■ SHORT TASK:
Print the full listing exactly.

■ MATERIAL PROVIDED:
--- begin ---
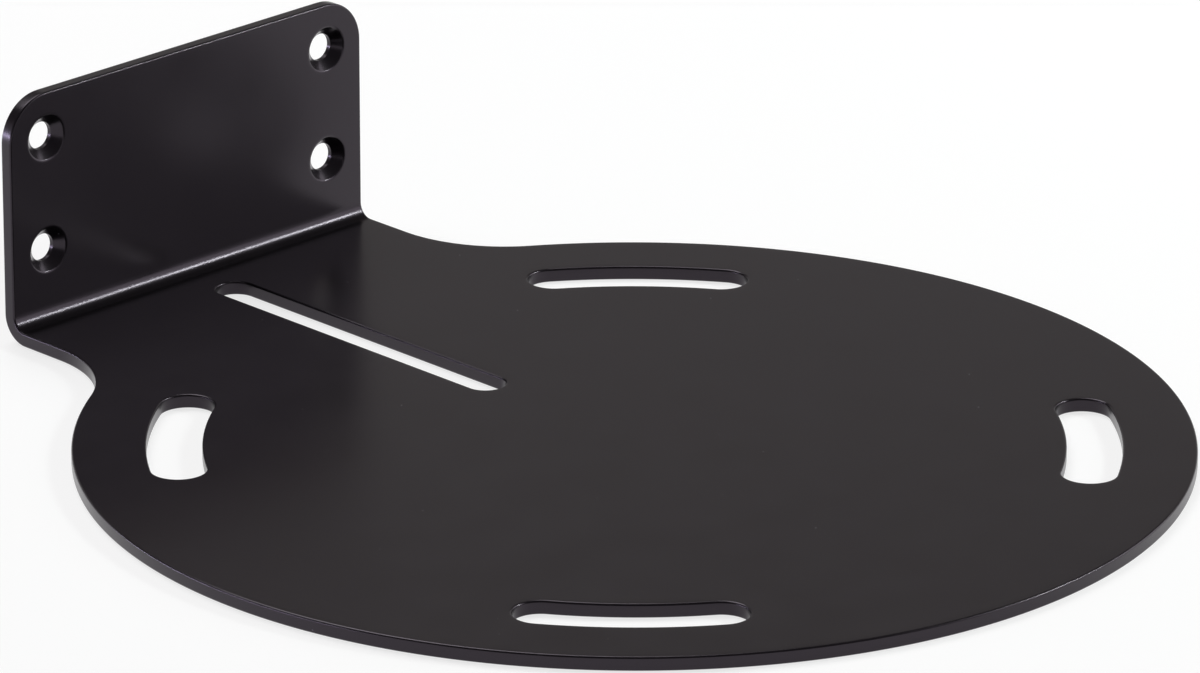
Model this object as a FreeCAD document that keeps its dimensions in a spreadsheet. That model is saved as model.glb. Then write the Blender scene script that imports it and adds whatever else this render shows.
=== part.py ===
import FreeCAD, Part
import Sketcher
import math
import os

# A wall bracket folded from one steel sheet. An upright flange is screwed to
# the wall and a round shelf stands out from it to carry a speaker.
# Millimetres: X runs along the wall, Y into the wall, Z up.

sizes = {
    "thickness": 3.0,           # of the sheet
    "bend_radius": 3.0,         # inside of the fold
    "flange_width": 100.0,      # also the width of the shelf where it leaves the fold
    "flange_height": 53.5,      # from the shelf's underside to the top edge
    "corner_radius": 10.0,      # two top corners of the flange
    "disc_radius": 115.0,       # round part of the shelf
    "disc_gap": 20.0,           # from the flange's front to the disc
    "neck_radius": 29.4,        # hollow curves between the disc and the sides
    "ring_inset": 21.0,         # from the disc's rim to the curved slots' centre line
    "ring_slot_width": 11.4,
    "ring_slot_sweep": 21.7,    # degrees between the centres of a slot's round ends
    "ring_slot_turn": 45.0,     # degrees from the X axis to the first slot
    "ring_slot_count": 4,
    "cable_slot_width": 8.4,
    "cable_slot_length": 85.2,  # over its round ends
    "cable_slot_gap": 10.0,     # from the flange's front to its near end
    "screw_margin": 10.0,       # from the top and side edges to the screws
    "screw_pitch": 25.0,        # from the upper screws down to the lower ones
    "screw_hole": 6.0,          # diameter
    "countersink": 10.0,        # diameter at the flange's front
    "countersink_angle": 90.0,
    "edge_round": 0.5,          # rounded rim of the outline, on the side that faces the room
    "edge_break": 0.4,          # chamfer on every other rim of the sheet
}

doc = FreeCAD.newDocument("wall_bracket")
sheet = doc.addObject("Spreadsheet::Sheet", "sizes")
for row, (alias, value) in enumerate(sizes.items(), start=1):
    sheet.set("A%d" % row, alias)
    sheet.set("B%d" % row, str(value))
    sheet.setAlias("B%d" % row, alias)
doc.recompute()

body = doc.addObject("PartDesign::Body", "mounting_plate")
body.Label = "mounting_plate"

# how a sketch counts its own axes, and the points of a curve in it
X_AXIS, Y_AXIS = range(-1, -3, -1)
START, END, CENTRE = range(1, 4)
ORIGIN = (X_AXIS, START)

# lengths and directions closer than this are the same
NEAR = 1e-4


def sketchOn(role, name):
    """A sketch that lies on one of the body's own origin planes."""
    sketch = body.newObject("Sketcher::SketchObject", name)
    plane = next(f for f in body.Origin.OriginFeatures if f.Role == role)
    sketch.AttachmentSupport = (plane, [""])
    sketch.MapMode = "FlatFace"
    return sketch


def line(sketch, x1, y1, x2, y2):
    ends = FreeCAD.Vector(x1, y1), FreeCAD.Vector(x2, y2)
    return sketch.addGeometry(Part.LineSegment(*ends))


def roundAbout(x, y, radius):
    return Part.Circle(FreeCAD.Vector(x, y), FreeCAD.Vector(0, 0, 1), radius)


def arc(sketch, x, y, radius, start, end):
    """An arc about (x, y), anticlockwise between two angles in degrees."""
    angles = math.radians(start), math.radians(end)
    return sketch.addGeometry(Part.ArcOfCircle(roundAbout(x, y, radius), *angles))


def constrain(sketch, kind, *places):
    sketch.addConstraint(Sketcher.Constraint(kind, *places))


def dimension(sketch, name, kind, places, expression):
    """A named dimension, added at its drawn value and then tied to the sizes."""
    if kind == "Radius":
        drawn = sketch.Geometry[places[0]].Radius
    else:
        span = sketch.getPoint(*places[2:]) - sketch.getPoint(*places[:2])
        drawn = span.x if kind == "DistanceX" else span.y
    index = sketch.addConstraint(Sketcher.Constraint(kind, *places, drawn))
    sketch.renameConstraint(index, name)
    sketch.setExpression("Constraints." + name, expression)


def feature(kind, name, sketch=None):
    """A feature of the body, made its tip, with its sketch if it has one."""
    if sketch:
        doc.recompute()
    made = body.newObject("PartDesign::" + kind, name)
    if sketch:
        made.Profile = (sketch, [""])
    body.Tip = made
    return made


def settle(made, before):
    """Recomputes, and stops where a feature left the solid as it was."""
    doc.recompute()
    if abs(made.Shape.Volume - before) < NEAR:
        raise ValueError(made.Name + " changed nothing")
    return made.Shape.Volume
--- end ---
■ EXERCISE SOLUTION:
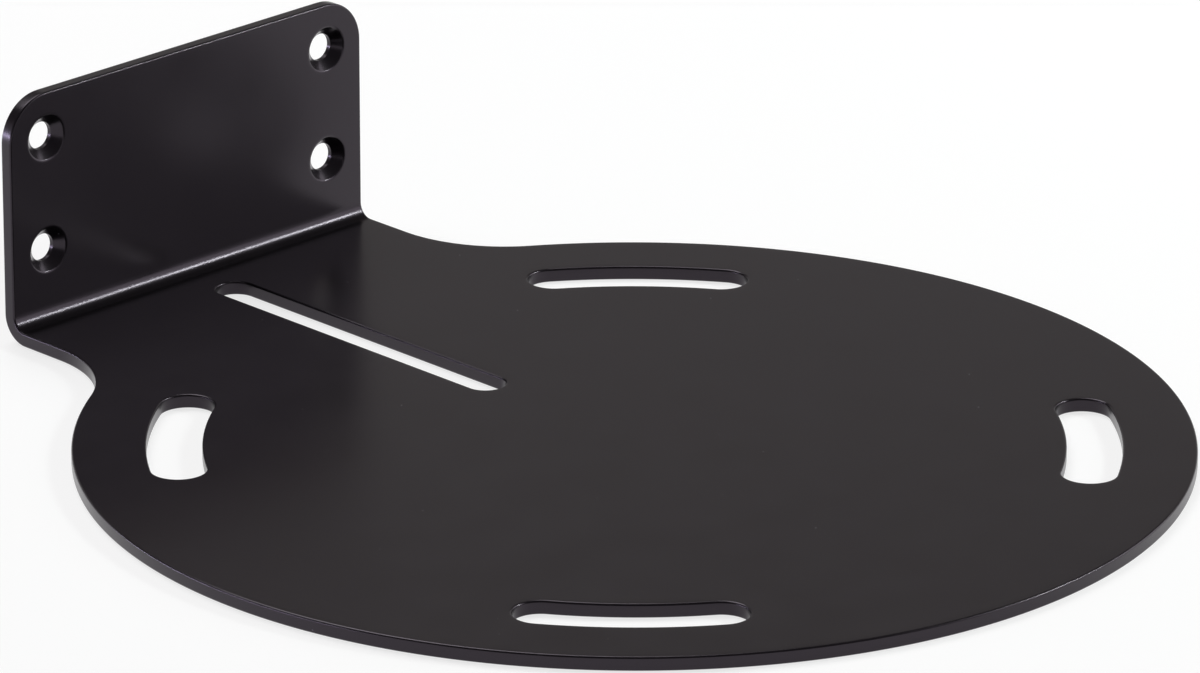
Model this object as a FreeCAD document that keeps its dimensions in a spreadsheet. That model is saved as model.glb. Then write the Blender scene script that imports it and adds whatever else this render shows.
=== part.py ===
import FreeCAD, Part
import Sketcher
import math
import os

# A wall bracket folded from one steel sheet. An upright flange is screwed to
# the wall and a round shelf stands out from it to carry a speaker.
# Millimetres: X runs along the wall, Y into the wall, Z up.

sizes = {
    "thickness": 3.0,           # of the sheet
    "bend_radius": 3.0,         # inside of the fold
    "flange_width": 100.0,      # also the width of the shelf where it leaves the fold
    "flange_height": 53.5,      # from the shelf's underside to the top edge
    "corner_radius": 10.0,      # two top corners of the flange
    "disc_radius": 115.0,       # round part of the shelf
    "disc_gap": 20.0,           # from the flange's front to the disc
    "neck_radius": 29.4,        # hollow curves between the disc and the sides
    "ring_inset": 21.0,         # from the disc's rim to the curved slots' centre line
    "ring_slot_width": 11.4,
    "ring_slot_sweep": 21.7,    # degrees between the centres of a slot's round ends
    "ring_slot_turn": 45.0,     # degrees from the X axis to the first slot
    "ring_slot_count": 4,
    "cable_slot_width": 8.4,
    "cable_slot_length": 85.2,  # over its round ends
    "cable_slot_gap": 10.0,     # from the flange's front to its near end
    "screw_margin": 10.0,       # from the top and side edges to the screws
    "screw_pitch": 25.0,        # from the upper screws down to the lower ones
    "screw_hole": 6.0,          # diameter
    "countersink": 10.0,        # diameter at the flange's front
    "countersink_angle": 90.0,
    "edge_round": 0.5,          # rounded rim of the outline, on the side that faces the room
    "edge_break": 0.4,          # chamfer on every other rim of the sheet
}

doc = FreeCAD.newDocument("wall_bracket")
sheet = doc.addObject("Spreadsheet::Sheet", "sizes")
for row, (alias, value) in enumerate(sizes.items(), start=1):
    sheet.set("A%d" % row, alias)
    sheet.set("B%d" % row, str(value))
    sheet.setAlias("B%d" % row, alias)
doc.recompute()

body = doc.addObject("PartDesign::Body", "mounting_plate")
body.Label = "mounting_plate"

# how a sketch counts its own axes, and the points of a curve in it
X_AXIS, Y_AXIS = range(-1, -3, -1)
START, END, CENTRE = range(1, 4)
ORIGIN = (X_AXIS, START)

# lengths and directions closer than this are the same
NEAR = 1e-4


def sketchOn(role, name):
    """A sketch that lies on one of the body's own origin planes."""
    sketch = body.newObject("Sketcher::SketchObject", name)
    plane = next(f for f in body.Origin.OriginFeatures if f.Role == role)
    sketch.AttachmentSupport = (plane, [""])
    sketch.MapMode = "FlatFace"
    return sketch


def line(sketch, x1, y1, x2, y2):
    ends = FreeCAD.Vector(x1, y1), FreeCAD.Vector(x2, y2)
    return sketch.addGeometry(Part.LineSegment(*ends))


def roundAbout(x, y, radius):
    return Part.Circle(FreeCAD.Vector(x, y), FreeCAD.Vector(0, 0, 1), radius)


def arc(sketch, x, y, radius, start, end):
    """An arc about (x, y), anticlockwise between two angles in degrees."""
    angles = math.radians(start), math.radians(end)
    return sketch.addGeometry(Part.ArcOfCircle(roundAbout(x, y, radius), *angles))


def constrain(sketch, kind, *places):
    sketch.addConstraint(Sketcher.Constraint(kind, *places))


def dimension(sketch, name, kind, places, expression):
    """A named dimension, added at its drawn value and then tied to the sizes."""
    if kind == "Radius":
        drawn = sketch.Geometry[places[0]].Radius
    else:
        span = sketch.getPoint(*places[2:]) - sketch.getPoint(*places[:2])
        drawn = span.x if kind == "DistanceX" else span.y
    index = sketch.addConstraint(Sketcher.Constraint(kind, *places, drawn))
    sketch.renameConstraint(index, name)
    sketch.setExpression("Constraints." + name, expression)


def feature(kind, name, sketch=None):
    """A feature of the body, made its tip, with its sketch if it has one."""
    if sketch:
        doc.recompute()
    made = body.newObject("PartDesign::" + kind, name)
    if sketch:
        made.Profile = (sketch, [""])
    body.Tip = made
    return made


def settle(made, before):
    """Recomputes, and stops where a feature left the solid as it was."""
    doc.recompute()
    if abs(made.Shape.Volume - before) < NEAR:
        raise ValueError(made.Name + " changed nothing")
    return made.Shape.Volume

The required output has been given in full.